Once the claims are approved, the property restoration and reconstruction crews arrive. These are specialized teams of up to a dozen workers who will be on-site for months, performing the actual mitigation and rebuild.

  • The Struggle: Restoration companies face exorbitant costs trying to house crews in individual hotel rooms. They require safe, cost-effective, and scalable group lodging solutions near the job sites to maintain tight operational budgets and schedules. If housing is too expensive or too far, restoration firms must pass on the costs or limit their deployment, directly impeding the pace of the community's recovery.

The Inadequacy of Traditional Logistics

Traditional solutions—scattered booking of hotel rooms, reliance on FEMA trailers, or waiting for corporate housing providers to mobilize—are all too slow, too expensive, or fundamentally unsuited to the unique demands of a catastrophic (CAT) event.
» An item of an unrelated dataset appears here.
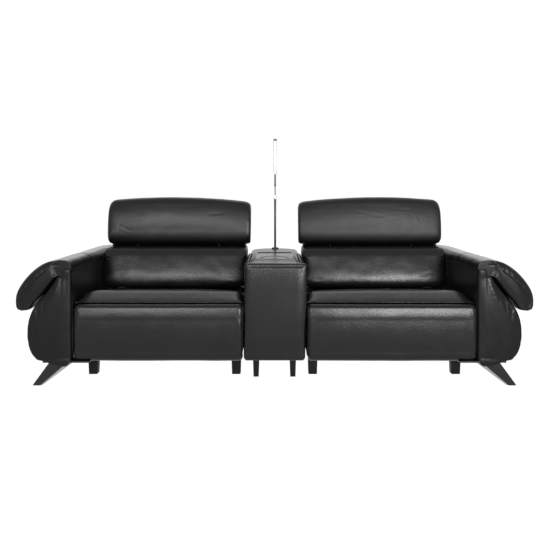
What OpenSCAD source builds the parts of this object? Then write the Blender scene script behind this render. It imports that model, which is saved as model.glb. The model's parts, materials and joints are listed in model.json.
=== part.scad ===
// Two-seat reclining sofa: two power recliner seats, a storage console between them with a
// reading lamp, and wide arms whose padded wings fold. The front faces -Y, and Z = 0 is the floor.

/* [Overall] */
// Distance from the middle of the sofa to the middle of each seat
unit_x = 600; // [590:5:680]
// Width of each seat and its footrest
seat_w = 864; // [780:2:864]
// Distance from the front of the footrest to the middle of the sofa's depth
front_y = 510; // [500:1:520]
// Height of the underside of the bases above the floor
under_z = 130; // [128:1:130]

/* [Seat] */
// Height of the hinge at the top of the footrest
foot_axis_z = 384; // [380:1:388]
// Radius of the rolled top edge of the footrest
foot_roll_r = 34; // [30:1:34]
// Height of the crown in the middle of a seat cushion
seat_crown = 8; // [0:1:12]
// Radius of the rounded sides of a seat cushion
seat_round = 24; // [10:1:30]

/* [Back] */
// Width of a back cushion
back_w = 868; // [800:2:868]
// Swell in the middle of a back cushion
back_crown = 10; // [0:1:14]
// Width of a headrest
head_w = 880; // [800:2:884]
// How far a headrest stands towards the console
head_in = 12; // [0:1:14]
// Height of the headrest's hinge
head_axis_z = 728; // [726:1:740]
// Rise of a headrest's arched top above its ends
head_crown = 30; // [10:1:34]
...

They are reactive and decentralized, incapable of providing the immediate, high-volume, and strategically located housing necessary for a complex, multi-stakeholder recovery effort.

🌐 A Digital Solution for a Logistical Problem: Nearsite

The root of the bottleneck is a mismatch between supply and demand that existing systems cannot reconcile. Nearsite addresses this by deploying a digital, elastic workforce housing platform specifically designed for the complexities of post-disaster mobilization.

The platform functions as a strategic central hub, aggregating and vetting a diverse supply of short-term rental properties, furnished apartments, and local housing inventory that can be swiftly converted into safe, compliant accommodations.

How Nearsite Solves the Tri-Party Housing Crisis:

Party Affected Nearsite Solution Resulting Impact on Recovery
Displaced Families Access to a vast network of home-like units (apartments, condos, houses) that meet ALE requirements, promoting comfort and stability. Faster Stabilization: Families find suitable, long-term shelter quickly, minimizing their psychological burden and accelerating the claims process.
Insurance Adjusters Proximity-based, secure booking of individual units close to the affected zip codes, often outside the immediate, overcrowded hotel market. Maximized Productivity: Adjusters are on-site faster and longer, accelerating claims processing and reducing the total loss incurred by carriers.
Restoration Crews Cost-effective, group-rate housing solutions (e.g., multi-bedroom apartments) for entire crews, optimizing per-diem costs. Lower Rebuild Costs & Faster Timelines: Restoration companies can deploy and house their entire workforce efficiently, keeping costs down and speeding up physical repairs.

By injecting transparency, efficiency, and scale into disaster housing logistics, Nearsite transforms a key vulnerability into a managed asset. It ensures that the critical workforce can be housed near the site of the disaster, which in turn allows displaced families to move from crisis to recovery with greater speed and less unnecessary expense.

In the end, speeding up the housing process for all involved is the most effective way to help communities rebuild, not just properties.